Thanks. I'm not disagreeing with you - this is pretty much the same conclusion I came to. I guess it's a capacity limitation of this particular chart I'm looking at? It's taken from the ig.com android app. Possibly a more "professional" chart would not have such breaks in prices? I don't know the answer to that as I've never seen a high-end professional chart.
 
ok, that shows a price gap of 3 points. in that particular minute the next traded price was 3 points higher. Is that a ig demo ? remember spreadbetting brokers just mirror the real price, i.e make their own prices up, they probably just shafted someone out of a couple of K's...:LOL:
 
Thanks. I'm not disagreeing with you - this is pretty much the same conclusion I came to. I guess it's a capacity limitation of this particular chart I'm looking at? It's taken from the ig.com android app. Possibly a more "professional" chart would not have such breaks in prices? I don't know the answer to that as I've never seen a high-end professional chart.
It's not important so don't worry about it. Good luck with your trading.
 
I am like to look the chart patern also, in my view this simpler than use many kinds indicator that only making complicated in view, as long as understand what to do, chart patern still profitabe i think
 
Thanks.
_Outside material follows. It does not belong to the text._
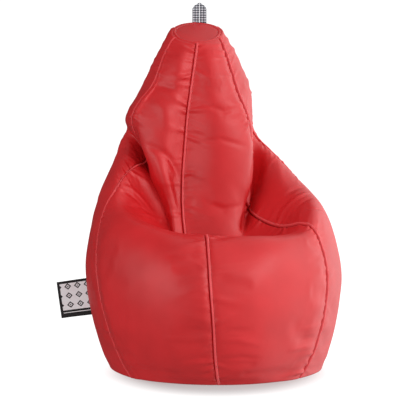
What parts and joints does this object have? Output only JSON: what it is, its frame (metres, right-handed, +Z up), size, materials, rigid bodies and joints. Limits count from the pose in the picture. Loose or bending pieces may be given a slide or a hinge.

I'm not disagreeing with you - this is pretty much the same conclusion I came to. I guess it's a capacity limitation of this particular chart I'm looking at? It's taken from the ig.com android app. Possibly a more "professional" chart would not have such breaks in prices? I don't know the answer to that as I've never seen a high-end professional chart.

An instrument does not need to 'trade' (i.e. a buyer and seller transact at a given level) for price to move.

E.g. market might be 9/10, last trade at 9, if the 10 offer pulls his order and the 9 bid then moves up to 10 we now have a 10/11 market, if someone then pays 11 we have had a 9 print followed by an 11 print and one of your gaps on a chart.
 
The initial question of this topic raised something I've long wanted to ask. What kind of stock trading happens between day trades, and why isn't it shown on charts like tradingview? I mean, such "night" trades is the reason why close price and next day's open price differ, am I right?
 
The initial question of this topic raised something I've long wanted to ask. What kind of stock trading happens between day trades, and why isn't it shown on charts like tradingview? I mean, such "night" trades is the reason why close price and next day's open price differ, am I right?

The agreed-upon price of the last transaction between a buyer and seller at the close of any given session does not obligate the buyer and seller in the first transaction of the following session to agree upon the same price.